As an aside, this was our fifth or sixth batch of pesto this summer and it was the best yet. The secret? Pan sear the garlic in some olive oil before adding the whole shebang to the pesto, it makes all the difference!

I'd never made tzatziki before and even had to look up how to pronounce it, but now I wonder why I hadn't. It's quick and easy to make from pantry staples - I had everything in the ingredients list except for dill, which was easy enough to fix. I ended up only dicing up 2/3 of a cucumber for 1 cup of yogurt; this was half the amount of yogurt that the recipe called for, but I liked this ratio of cucumber to yogurt better. The remainder of the cucumber I cut into finger-length sticks for inclusion in the appetizer plate with some carrots and celery. I kept the amounts of everything else in the recipe the same, except the white pepper, which was to taste.

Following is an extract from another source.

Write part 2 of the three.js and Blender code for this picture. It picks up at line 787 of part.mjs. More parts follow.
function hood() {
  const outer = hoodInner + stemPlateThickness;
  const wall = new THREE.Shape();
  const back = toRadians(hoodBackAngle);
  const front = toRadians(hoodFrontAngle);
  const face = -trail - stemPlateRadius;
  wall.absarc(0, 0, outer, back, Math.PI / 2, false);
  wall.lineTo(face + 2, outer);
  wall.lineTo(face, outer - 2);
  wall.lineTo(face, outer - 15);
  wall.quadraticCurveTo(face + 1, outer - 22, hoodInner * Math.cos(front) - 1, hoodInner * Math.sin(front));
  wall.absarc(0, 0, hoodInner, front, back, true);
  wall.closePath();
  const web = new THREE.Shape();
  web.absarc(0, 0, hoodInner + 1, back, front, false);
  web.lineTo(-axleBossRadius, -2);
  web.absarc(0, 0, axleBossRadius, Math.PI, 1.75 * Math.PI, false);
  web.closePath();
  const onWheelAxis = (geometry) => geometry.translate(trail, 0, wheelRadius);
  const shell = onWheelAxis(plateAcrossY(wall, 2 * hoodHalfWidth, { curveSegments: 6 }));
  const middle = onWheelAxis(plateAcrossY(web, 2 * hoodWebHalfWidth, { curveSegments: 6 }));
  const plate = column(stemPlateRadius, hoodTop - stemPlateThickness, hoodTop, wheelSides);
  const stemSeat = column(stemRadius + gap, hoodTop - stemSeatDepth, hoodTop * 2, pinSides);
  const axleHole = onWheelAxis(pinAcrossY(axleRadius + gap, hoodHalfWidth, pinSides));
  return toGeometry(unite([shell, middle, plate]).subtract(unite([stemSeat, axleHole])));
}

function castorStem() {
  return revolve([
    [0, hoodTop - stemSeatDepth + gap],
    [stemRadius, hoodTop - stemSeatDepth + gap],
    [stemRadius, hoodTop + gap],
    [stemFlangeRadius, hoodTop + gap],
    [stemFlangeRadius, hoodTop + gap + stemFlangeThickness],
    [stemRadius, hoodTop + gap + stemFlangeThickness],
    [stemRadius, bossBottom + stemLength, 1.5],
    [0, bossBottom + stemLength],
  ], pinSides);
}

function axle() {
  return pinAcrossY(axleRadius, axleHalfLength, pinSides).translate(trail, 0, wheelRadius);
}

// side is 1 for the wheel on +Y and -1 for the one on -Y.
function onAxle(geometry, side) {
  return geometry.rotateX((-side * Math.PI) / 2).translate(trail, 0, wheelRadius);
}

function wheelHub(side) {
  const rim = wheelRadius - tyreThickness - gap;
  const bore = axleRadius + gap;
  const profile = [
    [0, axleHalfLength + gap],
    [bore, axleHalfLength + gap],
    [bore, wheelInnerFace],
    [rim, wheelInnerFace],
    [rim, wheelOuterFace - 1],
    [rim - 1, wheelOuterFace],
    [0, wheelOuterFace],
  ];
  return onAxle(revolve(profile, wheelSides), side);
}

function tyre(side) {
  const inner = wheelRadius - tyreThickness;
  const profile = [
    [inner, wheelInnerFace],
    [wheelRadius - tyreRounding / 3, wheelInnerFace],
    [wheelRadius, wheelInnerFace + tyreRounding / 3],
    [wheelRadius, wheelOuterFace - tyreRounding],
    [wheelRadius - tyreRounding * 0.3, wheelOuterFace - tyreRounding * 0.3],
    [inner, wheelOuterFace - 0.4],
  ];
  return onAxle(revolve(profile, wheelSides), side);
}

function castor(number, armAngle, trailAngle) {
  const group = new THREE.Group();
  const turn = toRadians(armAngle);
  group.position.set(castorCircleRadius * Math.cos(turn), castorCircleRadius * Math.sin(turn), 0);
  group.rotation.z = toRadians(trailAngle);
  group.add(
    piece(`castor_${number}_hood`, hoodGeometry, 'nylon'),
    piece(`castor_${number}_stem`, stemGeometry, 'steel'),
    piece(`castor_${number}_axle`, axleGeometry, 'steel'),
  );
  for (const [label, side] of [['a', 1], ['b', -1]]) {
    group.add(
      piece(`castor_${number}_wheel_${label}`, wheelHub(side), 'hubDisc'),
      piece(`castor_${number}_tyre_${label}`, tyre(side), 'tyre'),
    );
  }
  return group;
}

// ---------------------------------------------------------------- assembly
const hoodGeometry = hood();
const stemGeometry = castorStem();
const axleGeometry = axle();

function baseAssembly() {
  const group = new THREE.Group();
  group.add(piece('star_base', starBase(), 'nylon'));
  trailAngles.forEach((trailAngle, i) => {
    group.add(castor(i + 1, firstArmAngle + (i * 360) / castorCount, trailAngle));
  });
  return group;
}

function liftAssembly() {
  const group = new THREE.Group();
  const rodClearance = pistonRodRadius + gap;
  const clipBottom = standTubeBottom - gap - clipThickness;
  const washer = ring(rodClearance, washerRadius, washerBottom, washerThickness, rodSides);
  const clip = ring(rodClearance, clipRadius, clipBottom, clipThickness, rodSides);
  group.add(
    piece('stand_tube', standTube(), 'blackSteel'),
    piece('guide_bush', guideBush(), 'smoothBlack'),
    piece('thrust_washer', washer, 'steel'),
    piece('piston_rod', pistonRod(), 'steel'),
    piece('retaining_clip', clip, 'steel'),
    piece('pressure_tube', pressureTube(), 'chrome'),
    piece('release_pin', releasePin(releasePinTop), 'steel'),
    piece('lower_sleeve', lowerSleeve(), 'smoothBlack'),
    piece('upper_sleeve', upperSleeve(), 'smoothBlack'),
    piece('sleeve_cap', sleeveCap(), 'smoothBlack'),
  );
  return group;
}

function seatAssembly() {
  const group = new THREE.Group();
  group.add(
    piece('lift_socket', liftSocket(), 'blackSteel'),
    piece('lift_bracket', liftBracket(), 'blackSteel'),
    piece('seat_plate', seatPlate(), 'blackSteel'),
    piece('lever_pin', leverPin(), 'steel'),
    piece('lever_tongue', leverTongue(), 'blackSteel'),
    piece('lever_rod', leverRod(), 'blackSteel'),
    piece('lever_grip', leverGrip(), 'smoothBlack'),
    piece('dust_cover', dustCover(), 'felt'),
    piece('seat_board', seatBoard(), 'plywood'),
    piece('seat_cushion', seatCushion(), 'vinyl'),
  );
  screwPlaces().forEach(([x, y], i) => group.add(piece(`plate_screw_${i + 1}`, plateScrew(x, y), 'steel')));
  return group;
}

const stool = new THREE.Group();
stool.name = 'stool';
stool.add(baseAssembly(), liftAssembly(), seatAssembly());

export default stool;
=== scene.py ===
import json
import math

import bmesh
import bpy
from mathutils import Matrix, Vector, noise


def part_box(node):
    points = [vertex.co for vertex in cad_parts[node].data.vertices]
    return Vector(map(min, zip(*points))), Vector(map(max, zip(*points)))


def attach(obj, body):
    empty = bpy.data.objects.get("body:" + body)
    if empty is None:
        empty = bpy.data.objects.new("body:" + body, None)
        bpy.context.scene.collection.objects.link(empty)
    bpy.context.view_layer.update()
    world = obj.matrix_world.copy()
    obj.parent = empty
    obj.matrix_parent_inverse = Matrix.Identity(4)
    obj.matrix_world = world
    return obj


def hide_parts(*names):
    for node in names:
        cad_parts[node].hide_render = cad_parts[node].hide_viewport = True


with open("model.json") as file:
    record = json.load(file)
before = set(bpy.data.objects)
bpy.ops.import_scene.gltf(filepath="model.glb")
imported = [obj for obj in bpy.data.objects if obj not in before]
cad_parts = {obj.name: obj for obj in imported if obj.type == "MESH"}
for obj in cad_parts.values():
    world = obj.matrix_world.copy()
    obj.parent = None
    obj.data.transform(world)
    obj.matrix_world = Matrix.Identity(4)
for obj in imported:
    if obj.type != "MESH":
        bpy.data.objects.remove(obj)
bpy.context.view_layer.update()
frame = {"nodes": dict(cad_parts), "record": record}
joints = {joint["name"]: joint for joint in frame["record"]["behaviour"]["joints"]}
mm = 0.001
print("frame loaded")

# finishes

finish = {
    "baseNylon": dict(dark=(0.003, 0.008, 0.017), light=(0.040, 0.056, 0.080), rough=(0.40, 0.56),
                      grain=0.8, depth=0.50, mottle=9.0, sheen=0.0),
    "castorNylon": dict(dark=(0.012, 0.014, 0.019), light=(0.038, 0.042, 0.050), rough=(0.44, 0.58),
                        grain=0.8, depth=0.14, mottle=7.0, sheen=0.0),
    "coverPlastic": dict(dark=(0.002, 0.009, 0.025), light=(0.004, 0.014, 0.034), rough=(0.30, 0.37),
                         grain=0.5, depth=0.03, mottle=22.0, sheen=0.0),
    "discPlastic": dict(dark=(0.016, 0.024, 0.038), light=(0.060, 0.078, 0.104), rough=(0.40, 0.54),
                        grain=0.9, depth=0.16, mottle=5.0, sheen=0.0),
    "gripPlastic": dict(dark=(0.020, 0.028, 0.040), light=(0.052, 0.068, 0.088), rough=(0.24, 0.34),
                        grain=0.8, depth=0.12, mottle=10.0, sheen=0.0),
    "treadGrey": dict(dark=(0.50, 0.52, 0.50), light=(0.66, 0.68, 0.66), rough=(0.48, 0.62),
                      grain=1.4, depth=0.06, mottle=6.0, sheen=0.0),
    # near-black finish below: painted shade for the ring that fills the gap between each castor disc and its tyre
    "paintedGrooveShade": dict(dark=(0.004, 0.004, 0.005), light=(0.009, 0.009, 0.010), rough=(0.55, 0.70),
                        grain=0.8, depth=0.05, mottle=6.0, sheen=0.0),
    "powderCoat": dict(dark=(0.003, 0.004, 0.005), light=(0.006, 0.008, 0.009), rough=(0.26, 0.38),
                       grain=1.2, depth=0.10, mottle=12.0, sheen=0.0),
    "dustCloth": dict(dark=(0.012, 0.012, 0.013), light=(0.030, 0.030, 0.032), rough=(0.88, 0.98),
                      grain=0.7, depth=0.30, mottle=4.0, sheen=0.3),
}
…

As it's a shame to waste perfectly good zest, I also added lemon zest from the lemon that I juiced. One average-sized lemon gave me the 2 tablespoons of lemon juice the recipe called for as well as what I needed for the blueberry tart filling.

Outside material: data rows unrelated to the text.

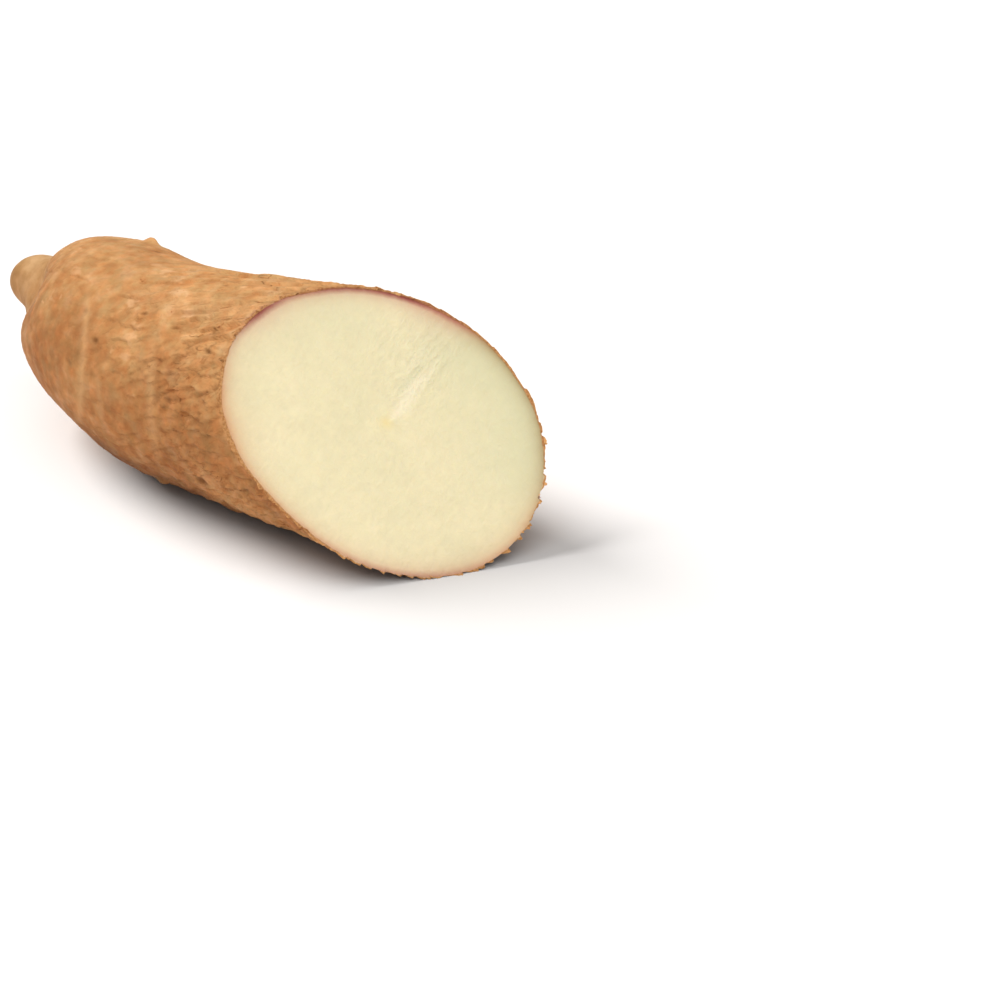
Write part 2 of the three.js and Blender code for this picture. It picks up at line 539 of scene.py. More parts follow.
# %% The bark's height
def bark(run, around):
    """The bark at a place, as a dictionary: its height above the smooth root in millimetres, and
    shares from 0 to 1 of being in a split, of being a ring, and of a plate's own tone, and from -1
    to 1 the folds."""
    bent = waver(run, around)
    rough = roughness(run, around)
    edge, openness, luck, off_seed = plates(run, bent)
    small_edge, small_openness, small_luck, small_off = flakes(run, bent + 0.1 * luck[..., 0])
    split = bell(edge, SPLIT_WIDTH) * np.clip(2.6 * openness - 1.3, 0, 1)
    small_split = bell(small_edge, FLAKE_WIDTH) * np.clip(2 * small_openness - 0.5, 0, 1)
    tilt = PLATE_TILT * (0.4 + luck[..., 1]) * off_seed + PLATE_RISE * (luck[..., 2] - 0.5)
    small_tilt = FLAKE_TILT * small_off + FLAKE_RISE * (small_luck[..., 2] - 0.5)
    rings = ring_share(run, around) * barkiness(run)
    fissures = fissure_depth(run, around)
    fold = fold_share(run, around) * folds(run, bent)
    # Fold valleys join the splits' mask, and both are painted darker: painted shade in the recesses.
    valleys = np.clip(-fold - 0.2, 0, 1)
    height = (
        swelling(run, around)
        + rough * (tilt + small_tilt - SPLIT_DEPTH * split - FLAKE_DEPTH * small_split)
        + 0.05 * rough * fibre(run, bent)
        + 0.04 * (rough + 0.1) * crumble(run, around)
        + FOLD_HEIGHT * fold
        + RING_HEIGHT * rings
        + scar_heights(run, around)
        - CREASE_DEPTH * crease_share(run, around)
        - fissures
    )
    return {
        "height": height,
        "split": np.clip(rough * (split + 0.4 * small_split) + 1.3 * fissures + valleys, 0, 1),
        "fold": fold,
        "tone": luck[..., 0] * 0.6 + small_luck[..., 0] * 0.4,
        "ring": np.clip(rings, 0, 1),
    }


def raised(heights):
    """A surface function: the smooth root with heights(run, around) added along the way out of it."""
    def surface(run, around):
        """The smooth root's point, moved outwards by its height."""
        outwards = surface_directions(run, around)[2]
        return smooth_root(run, around) + outwards * heights(run, around)[..., None]

    return surface


swollen_root = raised(swelling)
barked_root = raised(lambda run, around: bark(run, around)["height"])
sample = bark(*np.meshgrid(np.linspace(40, 180, 300), ring))["height"]
print("the relief reaches from", round(sample.min(), 2), "to", round(sample.max(), 2), "mm")

# %% [markdown]
# ## The skin's grid
#
# The root is one closed mesh. Its rows go from the pole at the stub's end to the rim of the cut. On
# the head the rows are rings, and past it they lean more and more, until the last one lies in the
# knife's plane. From there the same columns go on over the cut face to the pith, where they meet.

# %% The bark's rows
COLUMNS = 560
HEAD_ROWS, BODY_ROWS, FACE_ROWS = 46, 100, 24
HEAD_RUN = 62

around = np.arange(COLUMNS) / COLUMNS * TURN
cut_run = run_to_cut(barked_root, around)
head_share = np.linspace(0, 1, HEAD_ROWS + 1)[1:, None]
head_runs = HEAD_RUN * (0.75 * head_share + 0.25 * head_share**2) + 0 * around
body_share = np.linspace(0, 1, BODY_ROWS + 1)[1:, None]
body_runs = HEAD_RUN + (cut_run - HEAD_RUN) * body_share
runs = np.concatenate([head_runs, body_runs])
turns = np.broadcast_to(around, runs.shape)
skin = bark(runs, turns)
lengthways, sideways, outwards = surface_directions(runs, turns)
skin_points = smooth_root(runs, turns) + outwards * skin["height"][..., None]

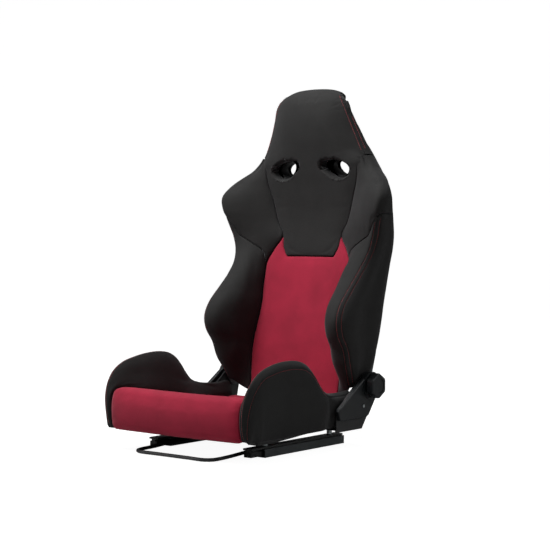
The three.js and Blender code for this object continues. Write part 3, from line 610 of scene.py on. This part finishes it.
# red centre
t = steps((-1, 10), (-0.9, 44), (0.9, 10), (1, 0))
v = steps((0, 6), (0.03, 60), (0.96, 12), (1, 0))
T, Vv = np.meshgrid(t, v)
Z = lerp(124.0, panel_edge(T) - GAP / 2, Vv)
x, y, s = face_grid(T, Z, lambda s: s.seam_x - GAP / 2)
flat_face = np.stack([x, y, Z], -1)
outer, normal, lengths = dress(flat_face, (0, -1, 0), roll=7, depth=4.5, crown=5, reach=45, free=("low",))
inner = np.stack([x * 0.995, np.where(Z < 190, np.minimum(s.seam_y + PAD_DEPTH, 190.5), s.seam_y + PAD_DEPTH),
                  Z], -1)
back_center = pad_object("back_center_cover", outer, inner, lengths)
add_piece(back_center, RED, "backrest", ("back_center",))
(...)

The dill, mint, cucumber, and lemon zest all sitting together before the yogurt is added
There just happened to be fancy Greek yogurt in my fridge, but once the dip was mixed up, Dorie's instructions became obvious: if you are going to make tzatziki, please, please, please make sure you use only the best, thickest Greek yogurt you can find. Alternately you can thoroughly drain some good-quality yogurt. Otherwise the tzatziki ends up more like a watery mayonnaise, rather than a nice, thick dip, which is what you want.
The final appetizer spread
The hummus in the back is sprinkled with olive oil and some precious Israeli zaatar that my awesome friend Sarah brought back from Jerusalem for me. We didn't finish all the tzatziki that night, so I was able to taste it again a couple of days later, and yes, it does get better after the flavors have had a chance to meld together. I'll definitely be making more of this before the end of cuke season.